Fast Peer Adaptation with Context-aware Exploration
Long Ma, Yuanfei Wang, Fangwei Zhong, Song-Chun Zhu, Yizhou Wang
TL;DR
The paper tackles fast adaptation to unknown peers in partially observable, long-horizon multi-agent games by introducing PACE, a framework that combines a context-aware policy with a peer-identification auxiliary task and a mutual-information-inspired exploration mechanism. By training with PPO over multiple episodes and leveraging a diverse training peer pool, PACE learns to probe peer strategies, build informative context, and respond with best-effort exploitation once confident. Empirical results across Kuhn Poker, PO-Overcooked, and Predator-Prey-W demonstrate that PACE achieves faster adaptation and higher returns than strong baselines, including robustness to sudden peer changes and insightful latent representations of peers.

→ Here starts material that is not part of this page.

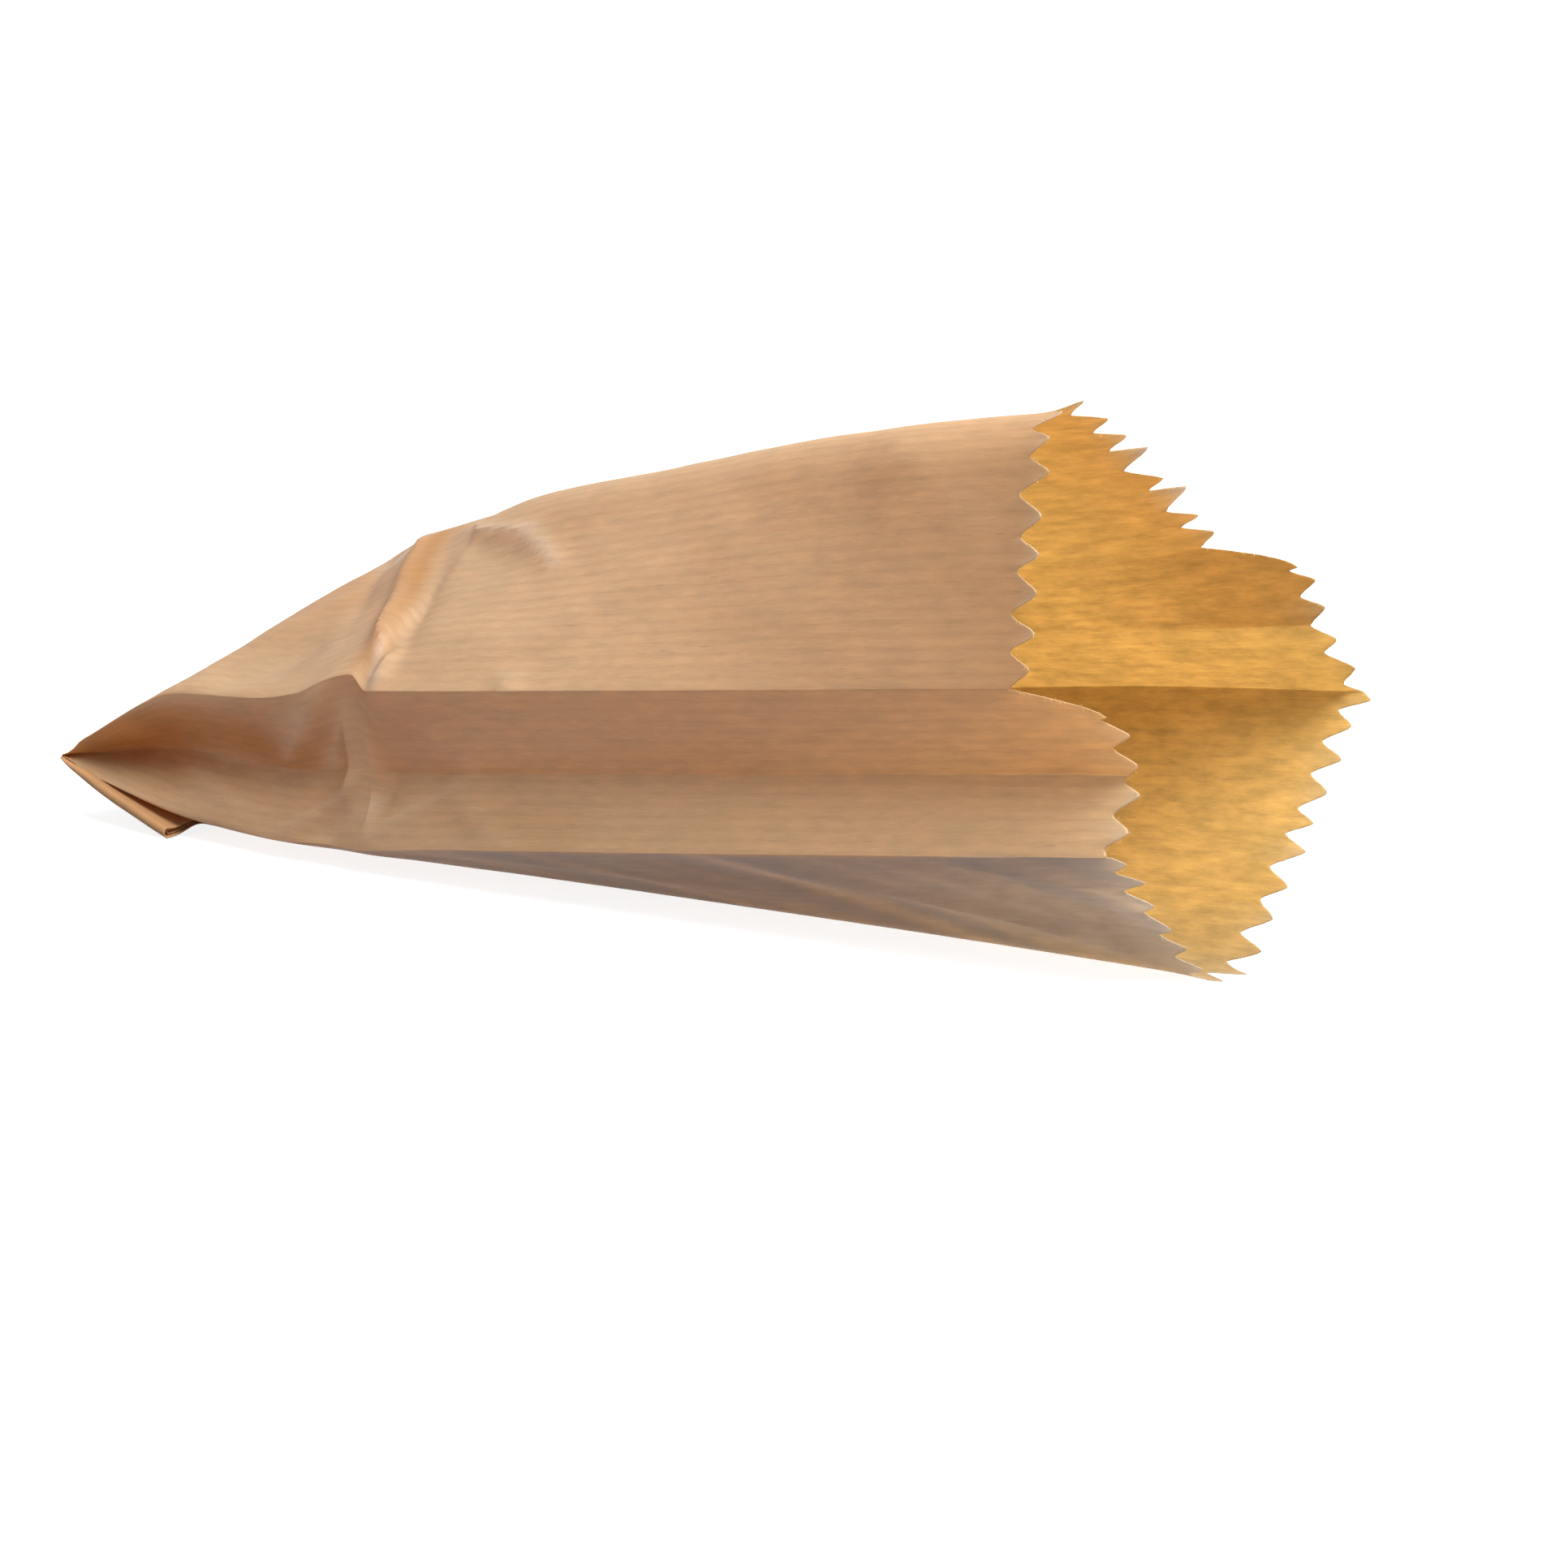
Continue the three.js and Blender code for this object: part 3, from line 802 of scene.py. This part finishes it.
class PAPERBAG_OT_hem(bpy.types.Operator):
    """Make the hem: the sealed layers folded under the closed end"""

    bl_idname = "paperbag.hem"
    bl_label = "Folded hem"

    def execute(self, context):
        sizes, colours = context.scene.bag_sizes, context.scene.bag_colours
        form = BagForm(sizes)
        half = sizes.width / 2 - 0.4
        profile = table_curve(HEM_UNDERSIDE + [(sizes.hem_length + 1.0, 0.15)])
        bm = bmesh.new()
        layer_uv = bm.loops.layers.uv.new("paper")
        # Two flattened tubes: the panels outside, the tucked gussets inside
        for inner, short, squeeze in ((0.0, 0.0, 1.0), (0.8, 0.5, 0.42)):
            reach = sizes.hem_length + 1.0 - short
            side = half - inner
            ring = []
            for j in range(HEM_COLUMNS + 1):
                ring.append((-side + 2 * side * j / HEM_COLUMNS, 0))
            for j in range(1, HEM_EDGE_STEPS):
                ring.append((side, j / HEM_EDGE_STEPS))
            for j in range(HEM_COLUMNS + 1):
                ring.append((side - 2 * side * j / HEM_COLUMNS, 1))
            for j in range(1, HEM_EDGE_STEPS):
                ring.append((-side, 1 - j / HEM_EDGE_STEPS))
            rows = []
            for i in range(HEM_ROWS + 1):
                t = i / HEM_ROWS
                x = 0.15 + (reach - 0.15) * t
                row = []
                for y, up in ring:
                    edge = ramp(abs(y) / half, 0.55, 0.45)
                    thick = squeeze * (0.45 + 1.3 * edge * edge) * min(1.0, 0.12 + x / 9.0)
                    # The folded sides are round
                    turn = math.sin(math.pi * up) if 0 < up < 1 else 0.0
                    out = y + math.copysign(0.35 * thick * turn, y)
                    # The tail bows up a little, short of each side
                    bow = 1.6 * math.exp(-(((half - abs(y) - 7.5) / 4.0) ** 2))
                    bow *= max(0.0, (x - 18.0) / 12.0) ** 2
                    ripple = 0.2 * noise.noise(Vector((x / 9.0, y / 7.0, inner)))
                    rise = thick * (0.5 - 0.5 * math.cos(math.pi * up)) + (1 - squeeze) * 0.7 * edge
                    z = profile(x)[0] + rise + bow + max(0.0, ripple) * min(1.0, x / 6.0)
                    row.append(bm.verts.new((x, out, z)))
                rows.append(row)
            count = len(ring)
            for a, b in zip(rows, rows[1:]):
                for j in range(count):
                    k = (j + 1) % count
                    face = bm.faces.new((a[j], a[k], b[k], b[j]))
                    face.smooth = True
                    for loop in face.loops:
                        loop[layer_uv].uv = ((loop.vert.co.y + 200.0) / 100.0, loop.vert.co.x / 100.0)
        mesh = bpy.data.meshes.new("folded_hem")
        bm.to_mesh(mesh)
        bm.free()
        mesh.transform(row_frame(form))
        obj = new_object("folded_hem", mesh)
        # The hem shows both faces of the kraft
        layers = (linear("#e2b27e"), colours.rib, sizes, 0.6, 0.4, 0.3, 0.05, 0.3)
        mesh.materials.append(kraft_material("hem_kraft", *layers))
        wall = obj.modifiers.new("paper", "SOLIDIFY")
        wall.thickness = 0.12 * MM
        wall.offset = 0.0
        plain_copy(obj)
        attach(obj, "root")
        return {"FINISHED"}


def fibre_tree(sizes, material):
    """Short loose fibres along the cut, as an instanced curve on points of the rim."""
    tree = bpy.data.node_groups.new("loose_fibres", "GeometryNodeTree")
    face = tree.interface
    face.new_socket("Geometry", in_out="INPUT", socket_type="NodeSocketGeometry")
    face.new_socket("Geometry", in_out="OUTPUT", socket_type="NodeSocketGeometry")
    for name, default in (("Spacing", 0.45 * MM), ("Length", 0.7 * MM), ("Thickness", 0.03 * MM)):
        socket = face.new_socket(name, in_out="INPUT", socket_type="NodeSocketFloat")
        socket.default_value = default
    source = add_node(tree, "NodeGroupInput")
    curve = add_node(tree, "GeometryNodeMeshToCurve", None, Mesh=source.outputs["Geometry"])
    points = add_node(
        tree,
        "GeometryNodeResampleCurve",
        {"mode": "LENGTH"},
        Curve=curve.outputs[0],
        Length=source.outputs["Spacing"],
    )
    size = source.outputs
    line = add_node(tree, "GeometryNodeCurvePrimitiveLine", {"mode": "DIRECTION"}, Length=size["Length"])
    line.inputs["Direction"].default_value = (1.0, 0.0, 0.0)
    circle = {"Resolution": 3, "Radius": size["Thickness"]}
    ring = add_node(tree, "GeometryNodeCurvePrimitiveCircle", {"mode": "RADIUS"}, **circle)
    swept = {"Curve": line.outputs[0], "Profile_Curve": ring.outputs[0]}
    tube = add_node(tree, "GeometryNodeCurveToMesh", None, **swept)
    tube.inputs["Fill Caps"].default_value = True
    turn = add_node(tree, "FunctionNodeRandomValue", {"data_type": "FLOAT_VECTOR"}, Seed=sizes.seed)
    turn.inputs[0].default_value = (-1.2, -1.2, -1.2)
    turn.inputs[1].default_value = (1.2, 1.2, 1.2)
    grow = add_node(tree, "FunctionNodeRandomValue", {"data_type": "FLOAT"}, Seed=sizes.seed + 1)
    grow.inputs[2].default_value = 0.25
    grow.inputs[3].default_value = 1.0
    copies = add_node(
        tree,
        "GeometryNodeInstanceOnPoints",
        None,
        Points=points.outputs[0],
        Instance=tube.outputs[0],
        Rotation=turn.outputs[0],
        Scale=grow.outputs[1],
    )
    real = add_node(tree, "GeometryNodeRealizeInstances", None, Geometry=copies.outputs[0])
    paint = add_node(tree, "GeometryNodeSetMaterial", None, Geometry=real.outputs[0])
    paint.inputs["Material"].default_value = material
    sink = add_node(tree, "NodeGroupOutput")
    tree.links.new(paint.outputs[0], sink.inputs[0])
    return tree


class PAPERBAG_OT_fibres(bpy.types.Operator):
    """Make the loose fibres that the saw leaves along the cut"""

    bl_idname = "paperbag.fibres"
    bl_label = "Loose fibres"

    def execute(self, context):
        sizes, colours = context.scene.bag_sizes, context.scene.bag_colours
        form = BagForm(sizes)
        sheet, rim = bag_sheet(form, sizes)
        bpy.data.meshes.remove(sheet)
        # The fibres start just inside the paper
        inner = [p - Vector((0.12, 0.0, 0.0)) for p in rim]
        mesh = bpy.data.meshes.new("cut_fibres")
        mesh.from_pydata(inner, [(i, (i + 1) % len(inner)) for i in range(len(inner))], [])
        mesh.transform(row_frame(form))
        obj = new_object("cut_fibres", mesh)
        # Torn wood fibre: matt and nearly white
        fibre = bpy.data.materials.new("torn_fibre")
        fibre.use_nodes = True
        tree = fibre.node_tree
        surface = tree.nodes["Principled BSDF"]
        where = add_node(tree, "ShaderNodeTexCoord")
        grain = add_node(tree, "ShaderNodeTexNoise", None, Vector=where.outputs["Object"], Scale=900.0)
        tint = add_node(
            tree,
            "ShaderNodeMix",
            {"data_type": "RGBA"},
            i0=grain.outputs[0],
            i6=rgba(colours.cut),
            i7=rgba(colours.inside),
        )
        tree.links.new(tint.outputs[2], surface.inputs["Base Color"])
        surface.inputs["Roughness"].default_value = 0.9
        group = fibre_tree(sizes, fibre)
        modifier = obj.modifiers.new("fibres", "NODES")
        modifier.node_group = group
        for item in group.interface.items_tree:
            if item.item_type == "SOCKET" and item.in_out == "INPUT" and item.name == "Spacing":
                modifier[item.identifier] = 0.42 * MM
        plain_copy(obj)
        if len(obj.data.polygons) == 0:
            raise RuntimeError("the fibres came out empty")
        if min(vertex.co.z for vertex in obj.data.vertices) < 0:
            for vertex in obj.data.vertices:
                vertex.co.z = max(vertex.co.z, 0.02 * MM)
        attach(obj, "root")
        return {"FINISHED"}


def seen_directly(tree):
    """1 for rays from the camera, a reflection or clear glass, and 0 for light spread by paper."""
    path = add_node(tree, "ShaderNodeLightPath")
    clear = add_node(
        tree,
        "ShaderNodeMath",
        {"operation": "SUBTRACT", "use_clamp": True},
        i0=path.outputs["Is Transmission Ray"],
        i1=path.outputs["Is Diffuse Ray"],
    )
    bounced = math_node(tree, "MAXIMUM", path.outputs["Is Glossy Ray"], clear.outputs[0])
    return math_node(tree, "MAXIMUM", path.outputs["Is Camera Ray"], bounced)


def aim(obj, target):
    obj.rotation_euler = (Vector(target) - obj.location).to_track_quat("-Z", "Y").to_euler()


def area_lamp(name, place, target, size, power, colour):
    lamp = bpy.data.lights.new(name, "AREA")
    lamp.shape = "RECTANGLE"
    lamp.size, lamp.size_y = size
    lamp.energy = power
    lamp.color = colour
    obj = bpy.data.objects.new(name, lamp)
    obj.location = place
    bpy.context.scene.collection.objects.link(obj)
    aim(obj, target)
    return obj


class PAPERBAG_OT_studio(bpy.types.Operator):
    """Make the pale floor, the lamps and the camera"""

    bl_idname = "paperbag.studio"
    bl_label = "Studio"

    def execute(self, context):
        scene = context.scene
        look = scene.studio_look
        mesh = bpy.data.meshes.new("floor")
        r = 9.0
        mesh.from_pydata([(-r, -r, 0), (r, -r, 0), (r, r, 0), (-r, r, 0)], [], [(0, 1, 2, 3)])
        floor = new_object("floor", mesh)
        floor.location.z = -0.02 * MM
        # White studio sheet: a matt floor that the camera sees lifted to white, with the shadow kept
        paint = bpy.data.materials.new("white_studio_sheet")
        paint.use_nodes = True
        tree = paint.node_tree
        tree.nodes.clear()
        out = add_node(tree, "ShaderNodeOutputMaterial")
        matt = add_node(tree, "ShaderNodeBsdfDiffuse", None, Color=(0.22, 0.23, 0.26, 1.0))
        soft = add_node(tree, "ShaderNodeBsdfDiffuse", None, Color=(0.46, 0.46, 0.46, 1.0))
        lift = add_node(tree, "ShaderNodeEmission", None, Color=(1.0, 1.0, 1.0, 1.0), Strength=0.85)
        seen = add_node(tree, "ShaderNodeAddShader", None, i0=soft.outputs[0], i1=lift.outputs[0])
        pick = add_node(
            tree, "ShaderNodeMixShader", None, i0=seen_directly(tree), i1=matt.outputs[0], i2=seen.outputs[0]
        )
        tree.links.new(pick.outputs[0], out.inputs["Surface"])
        mesh.materials.append(paint)

        world = bpy.data.worlds.new("studio")
        scene.world = world
        world.use_nodes = True
        tree = world.node_tree
        tree.nodes.clear()
        out = add_node(tree, "ShaderNodeOutputWorld")
        room = add_node(tree, "ShaderNodeBackground", None, Color=(0.93, 0.96, 1.0, 1.0), Strength=look.sky)
        white = add_node(tree, "ShaderNodeBackground", None, Color=(1.0, 1.0, 1.0, 1.0), Strength=1.0)
        pick = add_node(
            tree, "ShaderNodeMixShader", None, i0=seen_directly(tree), i1=room.outputs[0], i2=white.outputs[0]
        )
        tree.links.new(pick.outputs[0], out.inputs["Surface"])

        neutral, warm = (1.0, 1.0, 1.0), (1.0, 0.98, 0.94)
        area_lamp("key_lamp", (0.64, -0.16, 1.1), (0.0, 0.0, 0.05), (0.9, 0.7), look.key, neutral)
        area_lamp("back_lamp", (0.0, 0.95, 0.7), (0.03, 0.0, 0.05), (0.6, 0.6), look.key * 0.32, warm)

        azimuth, elevation = math.radians(look.azimuth), math.radians(look.elevation)
        level = math.cos(elevation)
        back = Vector((math.sin(azimuth) * level, -math.cos(azimuth) * level, math.sin(elevation)))
        camera = bpy.data.cameras.new("camera")
        camera.lens = look.lens
        camera.sensor_width = 36.0
        camera.clip_start, camera.clip_end = 0.01, 50.0
        obj = bpy.data.objects.new("camera", camera)
        obj.location = [place * MM for place in CAMERA_PLACE]
        obj.rotation_euler = back.to_track_quat("Z", "Y").to_euler()
        scene.collection.objects.link(obj)
        scene.camera = obj
        scene.view_settings.view_transform = "Standard"
        return {"FINISHED"}


class PAPERBAG_PT_panel(bpy.types.Panel):
    """Buttons and sizes of the paper bag"""

    bl_idname = "PAPERBAG_PT_panel"
    bl_label = "Paper Bag"
    bl_space_type = "VIEW_3D"
    bl_region_type = "UI"
    bl_category = "Paper Bag"

    def draw(self, context):
        layout = self.layout
        for operator in OPERATORS:
            layout.operator(operator.bl_idname)
        for group in (context.scene.bag_sizes, context.scene.bag_colours, context.scene.studio_look):
            box = layout.box()
            for name in group.bl_rna.properties.keys():
                if name not in {"rna_type", "name"}:
                    box.prop(group, name)


OPERATORS = (PAPERBAG_OT_sheet, PAPERBAG_OT_hem, PAPERBAG_OT_fibres, PAPERBAG_OT_studio)
CLASSES = (BagSizes, BagColours, StudioLook) + OPERATORS + (PAPERBAG_PT_panel,)


def register():
    for cls in CLASSES:
        bpy.utils.register_class(cls)
    bpy.types.Scene.bag_sizes = PointerProperty(type=BagSizes)
    bpy.types.Scene.bag_colours = PointerProperty(type=BagColours)
    bpy.types.Scene.studio_look = PointerProperty(type=StudioLook)


def unregister():
    del bpy.types.Scene.studio_look
    del bpy.types.Scene.bag_colours
    del bpy.types.Scene.bag_sizes
    for cls in reversed(CLASSES):
        bpy.utils.unregister_class(cls)


def main():
    register()
    bpy.ops.paperbag.sheet()
    bpy.ops.paperbag.hem()
    bpy.ops.paperbag.fibres()
    bpy.ops.paperbag.studio()


if __name__ == "__main__":
    main()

This approach improves robustness and efficiency of multi-agent interactions in competitive, cooperative, and mixed settings, with potential implications for human-agent collaboration and adversarial scenarios.
Abstract
Fast adapting to unknown peers (partners or opponents) with different strategies is a key challenge in multi-agent games. To do so, it is crucial for the agent to probe and identify the peer's strategy efficiently, as this is the prerequisite for carrying out the best response in adaptation. However, exploring the strategies of unknown peers is difficult, especially when the games are partially observable and have a long horizon. In this paper, we propose a peer identification reward, which rewards the learning agent based on how well it can identify the behavior pattern of the peer over the historical context, such as the observation over multiple episodes. This reward motivates the agent to learn a context-aware policy for effective exploration and fast adaptation, i.e., to actively seek and collect informative feedback from peers when uncertain about their policies and to exploit the context to perform the best response when confident. We evaluate our method on diverse testbeds that involve competitive (Kuhn Poker), cooperative (PO-Overcooked), or mixed (Predator-Prey-W) games with peer agents. We demonstrate that our method induces more active exploration behavior, achieving faster adaptation and better outcomes than existing methods.